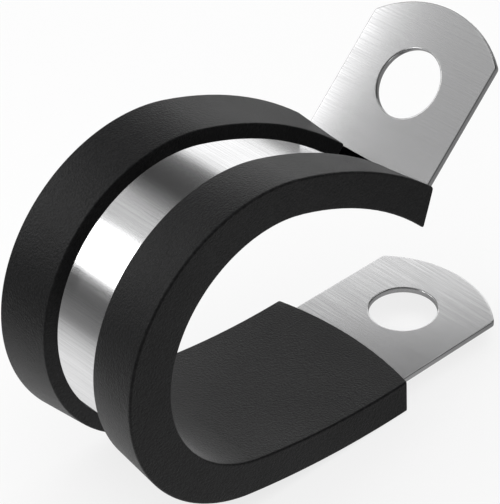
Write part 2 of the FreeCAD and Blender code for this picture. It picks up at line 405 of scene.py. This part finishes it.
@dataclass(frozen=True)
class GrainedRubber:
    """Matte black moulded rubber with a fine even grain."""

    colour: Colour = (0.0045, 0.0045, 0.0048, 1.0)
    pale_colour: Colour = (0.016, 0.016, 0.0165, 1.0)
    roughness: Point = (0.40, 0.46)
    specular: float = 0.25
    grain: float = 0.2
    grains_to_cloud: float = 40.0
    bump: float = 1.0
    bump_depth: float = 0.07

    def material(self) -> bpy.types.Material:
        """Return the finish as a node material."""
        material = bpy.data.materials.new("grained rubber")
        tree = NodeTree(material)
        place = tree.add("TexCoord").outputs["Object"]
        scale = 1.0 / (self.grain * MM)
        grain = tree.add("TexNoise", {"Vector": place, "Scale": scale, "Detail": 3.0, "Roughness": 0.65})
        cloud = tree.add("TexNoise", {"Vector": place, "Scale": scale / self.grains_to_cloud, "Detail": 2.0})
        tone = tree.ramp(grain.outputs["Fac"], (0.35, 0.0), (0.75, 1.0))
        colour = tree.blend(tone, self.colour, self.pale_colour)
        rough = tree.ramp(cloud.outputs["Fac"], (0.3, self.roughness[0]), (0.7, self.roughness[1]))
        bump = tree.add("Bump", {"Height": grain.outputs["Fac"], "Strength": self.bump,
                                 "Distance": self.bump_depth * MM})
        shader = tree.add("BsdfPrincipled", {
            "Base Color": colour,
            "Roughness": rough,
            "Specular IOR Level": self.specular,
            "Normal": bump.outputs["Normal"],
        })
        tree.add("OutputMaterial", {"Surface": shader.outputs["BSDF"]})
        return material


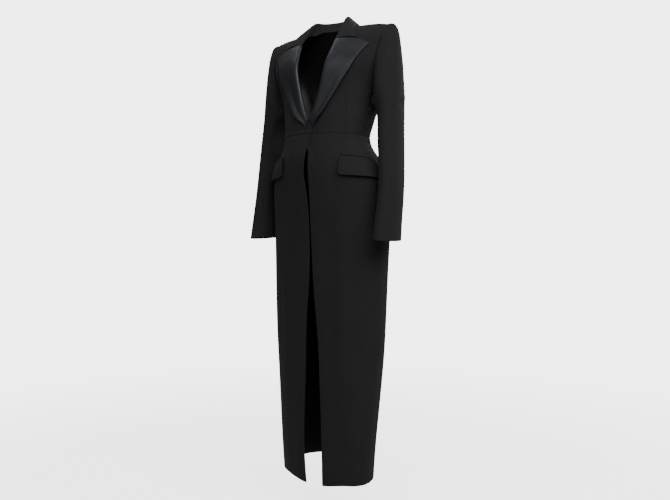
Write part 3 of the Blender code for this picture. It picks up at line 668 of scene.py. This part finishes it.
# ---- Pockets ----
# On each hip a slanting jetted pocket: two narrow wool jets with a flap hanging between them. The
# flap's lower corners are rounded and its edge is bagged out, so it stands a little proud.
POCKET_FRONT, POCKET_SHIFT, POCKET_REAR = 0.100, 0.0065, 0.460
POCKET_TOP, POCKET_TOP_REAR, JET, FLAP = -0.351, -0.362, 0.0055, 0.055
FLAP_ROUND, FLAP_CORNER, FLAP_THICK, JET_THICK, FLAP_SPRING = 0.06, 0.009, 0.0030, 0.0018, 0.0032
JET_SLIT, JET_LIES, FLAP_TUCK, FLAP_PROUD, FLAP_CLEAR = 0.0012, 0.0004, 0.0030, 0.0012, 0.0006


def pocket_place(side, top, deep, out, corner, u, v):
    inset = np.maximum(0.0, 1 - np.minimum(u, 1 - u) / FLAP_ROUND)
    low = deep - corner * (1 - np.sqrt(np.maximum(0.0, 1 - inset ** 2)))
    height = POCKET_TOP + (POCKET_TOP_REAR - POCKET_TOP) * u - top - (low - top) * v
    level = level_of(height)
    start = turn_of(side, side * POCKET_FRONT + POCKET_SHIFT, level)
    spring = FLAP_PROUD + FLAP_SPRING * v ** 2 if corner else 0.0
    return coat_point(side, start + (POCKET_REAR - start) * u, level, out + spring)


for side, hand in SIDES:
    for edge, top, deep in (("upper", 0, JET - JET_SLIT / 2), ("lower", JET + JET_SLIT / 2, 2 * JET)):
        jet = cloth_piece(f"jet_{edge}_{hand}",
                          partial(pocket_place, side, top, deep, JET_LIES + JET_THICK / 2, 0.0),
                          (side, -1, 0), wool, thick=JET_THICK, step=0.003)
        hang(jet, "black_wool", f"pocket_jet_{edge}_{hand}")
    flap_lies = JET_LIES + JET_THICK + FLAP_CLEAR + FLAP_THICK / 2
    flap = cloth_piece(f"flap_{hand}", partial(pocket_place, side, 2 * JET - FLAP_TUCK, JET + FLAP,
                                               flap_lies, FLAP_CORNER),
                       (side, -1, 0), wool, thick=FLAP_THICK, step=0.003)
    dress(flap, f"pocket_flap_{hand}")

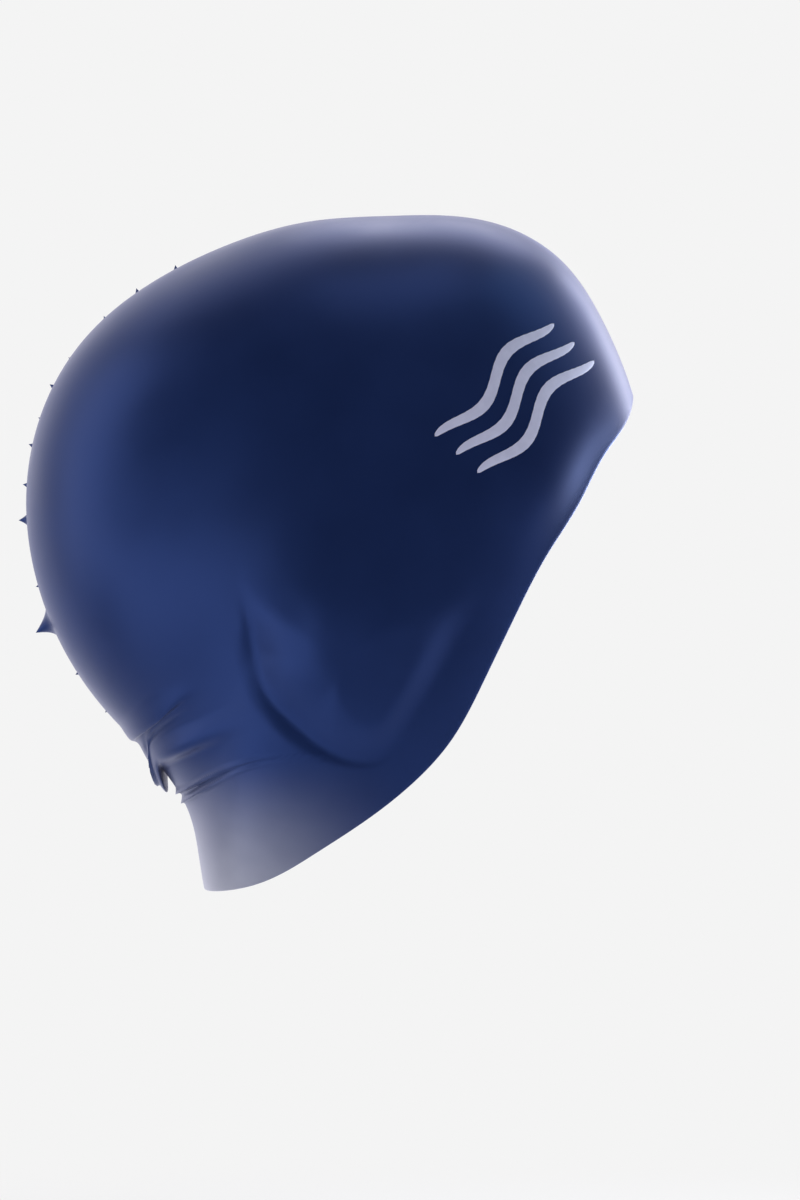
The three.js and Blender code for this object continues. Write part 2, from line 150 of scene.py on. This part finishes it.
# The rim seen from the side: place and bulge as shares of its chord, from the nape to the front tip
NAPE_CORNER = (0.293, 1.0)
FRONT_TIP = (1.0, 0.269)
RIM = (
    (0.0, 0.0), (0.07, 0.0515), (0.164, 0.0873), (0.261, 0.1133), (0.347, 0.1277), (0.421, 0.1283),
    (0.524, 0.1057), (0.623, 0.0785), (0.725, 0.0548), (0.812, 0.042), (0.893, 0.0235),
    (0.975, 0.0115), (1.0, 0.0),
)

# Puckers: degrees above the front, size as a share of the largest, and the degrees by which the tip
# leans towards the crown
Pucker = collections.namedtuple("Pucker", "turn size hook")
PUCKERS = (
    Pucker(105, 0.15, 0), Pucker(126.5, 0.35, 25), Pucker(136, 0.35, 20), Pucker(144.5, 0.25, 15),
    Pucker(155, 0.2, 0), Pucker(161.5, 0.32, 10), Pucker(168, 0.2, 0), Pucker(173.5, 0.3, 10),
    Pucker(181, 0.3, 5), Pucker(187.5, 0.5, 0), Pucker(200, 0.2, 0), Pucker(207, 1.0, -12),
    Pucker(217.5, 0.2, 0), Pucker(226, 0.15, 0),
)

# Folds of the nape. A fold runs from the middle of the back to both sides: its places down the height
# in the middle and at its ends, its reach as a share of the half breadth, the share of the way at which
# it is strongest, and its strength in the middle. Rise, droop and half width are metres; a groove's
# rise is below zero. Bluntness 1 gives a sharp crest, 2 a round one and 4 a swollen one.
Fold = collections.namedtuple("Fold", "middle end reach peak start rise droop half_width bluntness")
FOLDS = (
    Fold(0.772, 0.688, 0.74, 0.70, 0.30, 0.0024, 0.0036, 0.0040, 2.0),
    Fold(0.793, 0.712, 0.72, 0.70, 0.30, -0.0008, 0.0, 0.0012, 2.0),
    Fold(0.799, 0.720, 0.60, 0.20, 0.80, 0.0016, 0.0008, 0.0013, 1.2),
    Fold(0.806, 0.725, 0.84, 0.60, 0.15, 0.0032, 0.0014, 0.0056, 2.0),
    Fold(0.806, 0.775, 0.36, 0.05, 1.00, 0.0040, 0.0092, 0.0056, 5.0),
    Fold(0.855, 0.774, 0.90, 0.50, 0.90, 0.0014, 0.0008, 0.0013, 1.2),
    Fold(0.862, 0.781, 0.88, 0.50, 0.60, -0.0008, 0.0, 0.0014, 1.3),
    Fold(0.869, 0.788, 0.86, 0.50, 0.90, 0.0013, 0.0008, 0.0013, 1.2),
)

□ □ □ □

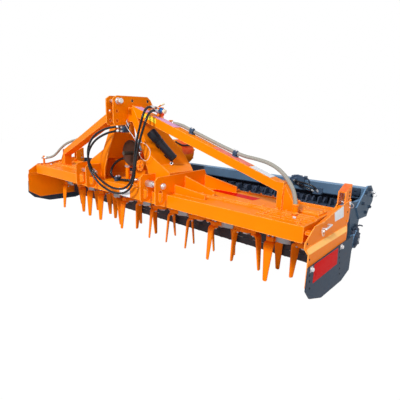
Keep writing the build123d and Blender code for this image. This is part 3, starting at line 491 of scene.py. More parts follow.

□ □ □ □

*WORK INSTRUCTIONS:*
All lines of the data above that include the word "this" must be shown.

*WRITTEN SOLUTION:*
Write part 2 of the FreeCAD and Blender code for this picture. It picks up at line 405 of scene.py. This part finishes it.
Write part 3 of the Blender code for this picture. It picks up at line 668 of scene.py. This part finishes it.
The three.js and Blender code for this object continues. Write part 2, from line 150 of scene.py on. This part finishes it.
Keep writing the build123d and Blender code for this image. This is part 3, starting at line 491 of scene.py. More parts follow.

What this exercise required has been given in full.